JAKARTA – Rusia menandatangani kontrak senjata dengan nilai 17 miliar dolar Amerika atau sekitar Rp257,5 triliun pada beberapa negara sejak tahun 2019 silam. Hal itu membuat Rusia memperluas portofolionya dengan kesepakatan militer, terutama dengan negara-negara Afrika.
Dirilis Sputnik, Kamis (19/3/2020), Direktur Layanan Federal untuk Kerjasama Militer-Teknis, Dmitry Shugaev, mengatakan Turki dinobatkan sebagai salah satu dari lima importir terbesar senjata Rusia untuk 2019.
Disamping itu, lanjut Dmitry, ada negara India, Cina, dan Mesir sebagai pembeli senjata Rusia yang paling signifikan.

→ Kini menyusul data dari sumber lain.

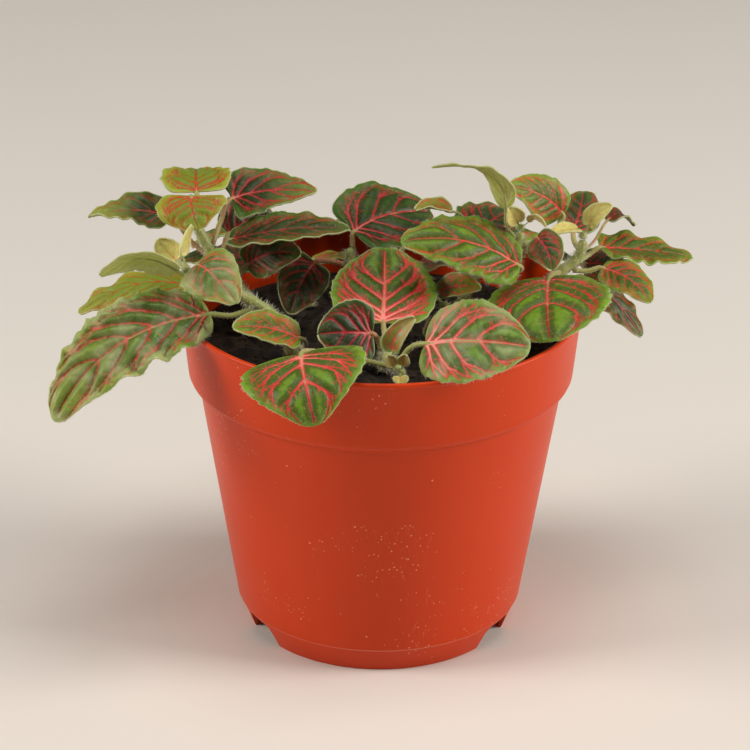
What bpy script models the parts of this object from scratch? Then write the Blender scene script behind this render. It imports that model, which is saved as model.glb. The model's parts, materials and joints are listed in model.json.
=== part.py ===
"""A nerve plant in its nursery pot: a moulded pot, its soil, hairy stems, and a lofted solid for each leaf.

Metres, +Z up. The origin is on the pot's axis, on the plane that the foot stands on. The plant's full side
faces -Y.
"""

import math
from typing import NamedTuple

import bmesh
import bpy
from mathutils import Matrix, Quaternion, Vector

MM = 0.001

# Pot: one moulded shell.
POT_HEIGHT = 103 * MM
RIM_RADIUS = 60 * MM
WALL = 1.2 * MM
LIP_HEIGHT = 1.6 * MM
LIP_PROUD = 0.5 * MM
COLLAR_DEPTH = 22.0 * MM
COLLAR_TAPER = 1.9 * MM
COLLAR_STEP = 2.9 * MM
COLLAR_ROUND = 1.6 * MM
BODY_FOOT_RADIUS = 43.5 * MM
FOOT_HEIGHT = 8.0 * MM
FOOT_RADIUS = 39.8 * MM
SEAM_INSET = 0.5 * MM
FLOOR_THICKNESS = 1.5 * MM
POT_SIDES = 44

# Notches through the foot skirt and holes through the floor.
NOTCH_COUNT = 3
NOTCH_WIDTH = 16.0 * MM
NOTCH_HEIGHT = 7.0 * MM
NOTCH_SLANT = 1.0 * MM
NOTCH_CORNER = 2.5 * MM
NOTCH_TURN = math.radians(-30)
DRAIN_COUNT = 6
DRAIN_RADIUS = 3.5 * MM
DRAIN_RING = 27.0 * MM
CUTTER_SIDES = 12

# Soil.
SOIL_DEPTH = 13.0 * MM
SOIL_SIDES = 32

# What fits to what.
SEAT_GAP = 0.3 * MM

# Plant. Its places and sizes below are drawn in millimetres for a rim of DRAWN_RIM, from the centre of the
# rim plane: X to the right, Y to the back, Z above the rim. The plant spreads with the rim it grows over.
DRAWN_RIM = 60 * MM
SPREAD = RIM_RADIUS / DRAWN_RIM
STEM_ROOT_RADIUS = 1.9 * MM
STEM_TIP_RADIUS = 1.4 * MM
PETIOLE_RADIUS = 0.95 * MM
BUD_RADIUS = 1.4 * MM
PETIOLE_GROOVE = 0.45
PETIOLES_ACROSS_SMALL_LEAF = 8
LEAF_HALF_THICKNESS = 0.4 * MM
MIDRIB_PROUD = 0.35 * MM
HEEL_LOBE = 0.11
RING_POINTS = 8

UP = (0.0, 0.0, 1.0)
FRONT = (0.0, -0.85, 0.5)
TILTED = (0.0, -0.5, 0.85)
FLAT = (0.0, -0.2, 1.0)

# A blade's outline: share of the midrib's length, share of the half width.
OVAL = ((0.07, 0.63), (0.25, 0.96), (0.47, 0.99), (0.70, 0.79), (0.88, 0.47), (1.0, 0.09))
HEART = ((0.04, 0.74), (0.19, 1.00), (0.40, 0.95), (0.64, 0.72), (0.86, 0.40), (1.0, 0.07))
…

Ia menambahkan, Rusia dan Turki juga telah menyelesaikan hampir semua permasalahan terkait pengiriman lebih banyak senjata pertahanan udara S-400. Bahkan Ankara menerima batch pertama dari sistem pertahanan pada musim panas lalu.
Atas pembelian S-400 itu membuat Amerika Serikat menuntut agar Turki membatalkan semua pembelian sistem pertahanan udara tersebut. Sebagai gantinya, Pentagon mengharapkan Ankara membeli sistem pertahanan udara Patriot.
Amerika bahkan mengancam Turki bakal menunda atau membatalkan pengiriman jet tempur siluman generasi kelima, F-35 apabila tetap ngotot membeli sistem pertahanan ke Rusia.
Sekadar diketahui, sistem pertahanan menjadi bagian terpenting kerja sama militer Rusia dengan Cina dan India.
Karena itu, Rusia berencana menyelesaikan pengiriman S-400 ke Cina pada akhir tahun ini berdasarkan kontrak 2014, yang dilaporkan mencakup enam set resimen, dengan nilai lebih dari 3 miliar dolar AS.
Selain itu, Moskow juga menandatangani kontrak sebesar 5 miliar dolar AS dengan New Delhi pada Oktober 2018 untuk mengirimkan lima unit S-400.
Sementara pesawat tempur Sukhoi Su-35 merupakan aspek penting lain dari ikatan militer, dimana Cina menjadi pelanggan pertama bagi jet tempur tersebut. Sedangkan Ankara, New Delhi, dan Kairo adalah calon pembeli Su-35 itu.